BALDWIN: They take it to the edge. They do indeed. Go Daddy. Peter Shankman, thank you. That was fun.

SHANKMAN: My pleasure, Brooke.

BALDWIN: Before you watch Super Bowl XLVII on Sunday, find out what leads to the city of New Orleans. Watch our CNN's "Bleacher Report" special with Rachel Nichols. "Pick Up At New Orleans," airs tomorrow at 4:00 p.m. Eastern. We're talking to Rachel at the top of the hour.

(COMMERCIAL BREAK)

BALDWIN: When you think about Americans who made the ultimate sacrifice, you think of our men and women in military don't you who have lost their lives in various countries around the world.

Well, today, NASA wants you to look to the skies and remember that our attempt to conquer space, while wondrous and limitless, has caught this country 24 space pioneers.

It was ten years ago today, the nation lost seven of them when "Columbia" broke apart during re-entry.

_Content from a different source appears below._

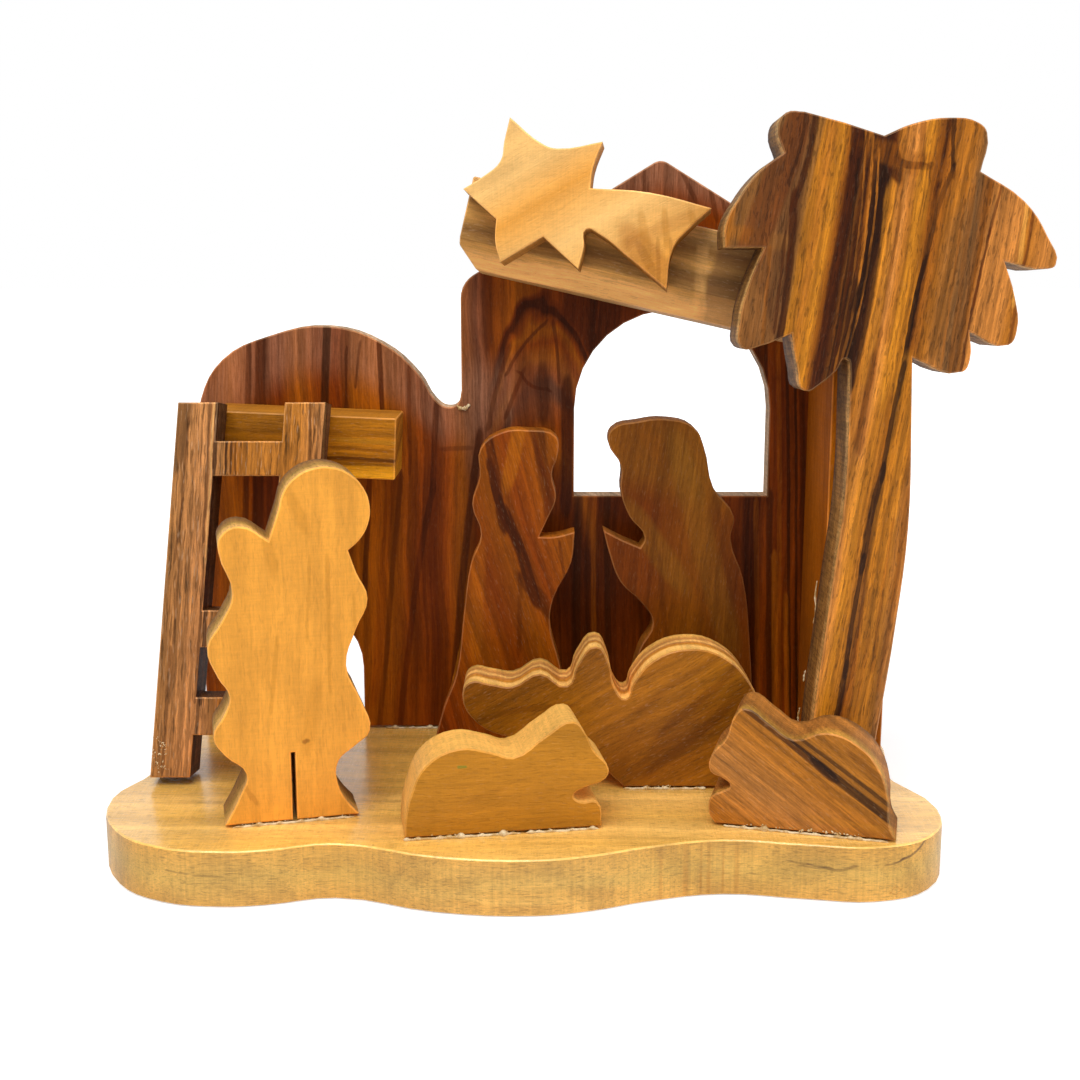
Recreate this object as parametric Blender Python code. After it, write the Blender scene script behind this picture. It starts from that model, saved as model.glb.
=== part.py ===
"""Olive wood nativity scene: sawn flat pieces glued upright on a scalloped base.

World frame in metres: +X to the right, +Y to the back, +Z up, origin in the middle of the base's underside.
Outlines are drawn in millimetres in the piece's own plane, x to the right and z up from its foot.
"""

import math

import bmesh
import bpy
from mathutils import Matrix, Vector

MM = 0.001

# Joints and arrises.
GLUE = 0.3  # film of glue between two pieces
ARRIS = 0.16  # sanded-off edge of every sawn face
CURVE_STEPS = 4  # straight runs between two points of a smooth outline
ARC_STEP = 12.0  # degrees of turn for each run of an arc

# Base.
BASE_THICKNESS = 6.0
BASE_DEPTH = 46.9
BASE_HALF_LENGTH = 45.1
BASE_FRONT = BASE_DEPTH * 0.499
BASE_BACK = BASE_DEPTH - BASE_FRONT

# Back wall: a dome on the left and a gabled house front on the right.
WALL_FRONT_Y = 17.5
WALL_THICKNESS = 3.5
DOME_LEFT = -40.0
DOME_TOP = 50.1
VALLEY_HEIGHT = 40.4
HOUSE_LEFT = -7.4
HOUSE_RIGHT = 40.0
HOUSE_EAVES = 55.2
HOUSE_RISE = 14.4
SHOULDER_RADIUS = 3.2
PEAK_RADIUS = 1.6
WINDOW_X = 18.1
WINDOW_WIDTH = 23.7
WINDOW_SILL = 29.5
WINDOW_SPRING = 40.2
DOOR_X = -27.8
DOOR_WIDTH = 15.5
DOOR_SPRING = 7.8

# Side post, edge-on between the wall and the palm.
POST_LEFT = 34.5
POST_WIDTH = 7.3
POST_DEPTH = 14.2

# Roof bar across the house, and the star on its face.
BAR_LENGTH = 49.0
BAR_HEIGHT = 9.9
BAR_DEPTH = 7.0
BAR_CHAMFER = 2.9
BAR_LEFT_X = -6.2
BAR_LEFT_Z = 62.0
BAR_SLOPE = math.radians(12.5)
BAR_TURN = math.radians(-5.8)
BAR_LEAN = math.radians(7.0)
BAR_NIPPED_CORNER = 2.2
STAR_SPAN = 27.2
STAR_THICKNESS = 4.0
STAR_X = 2.1
STAR_Z = 64.0

# Palm tree, leaning a little back on the side post.
PALM_X = 29.1
PALM_HEIGHT = 72.7
PALM_THICKNESS = 7.0
PALM_LEAN = math.radians(2.0)

# Cross rail on the dome, and the ladder that leans on it.
RAIL_LENGTH = 21.5
RAIL_HEIGHT = 7.2
RAIL_DEPTH = 8.8
RAIL_RIGHT_X = -14.6
RAIL_RIGHT_Z = 36.4
RAIL_SLOPE = math.radians(2.5)
LADDER_X = -41.8
LADDER_HEIGHT = 42.1
LADDER_WIDTH = 16.4
LADDER_THICKNESS = 5.0
LADDER_RAKE = math.radians(4.9)
LADDER_LEAN = math.radians(8.5)
LADDER_STILE = 4.5
LADDER_FOOT_OPENING = 4.8
LADDER_LOW_RUNG = 4.3
LADDER_SHORT_OPENING = 5.6
LADDER_MIDDLE_RUNG = 4.2
LADDER_LONG_OPENING = 15.0
LADDER_TOP_RUNG = 3.9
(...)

In 1986, another seven astronauts died when "The Challenger" space shuttle exploded after takeoff.

And back in 1967, three astronauts died while training for the "Apollo I" mission. A fire ignited inside a command module during the training. So today, NASA held a wreath laying ceremony in honor of the fallen, which also includes seven astronauts and test pilots who died in training.

UNIDENTIFIED FEMALE: Today is the day of remembrance. We remember the astronauts who took the daring step of accepting the challenge of space flight. And for the "Columbia" crew, their mission was a fulfilment of their dreams to have an adventure.

UNIDENTIFIED FEMALE: The sorrow and impact of the tragedy of all of our families has been extreme. But just as a forest fire reduces beautiful foliage into ashes, those ashes ultimately become nourishment for new healthy growth. There are indeed small green chutes of hope that are springing up in our lives.

UNIDENTIFIED MALE: Their work does not come without tremendous risk and tragedy. Our failures are cause for reflection. Today's anniversary of "Columbia," like the anniversaries of "Apollo I" and "Challenger" last week are a call to rededicate ourselves to the mission to which so many of us have given so much and a few have given all.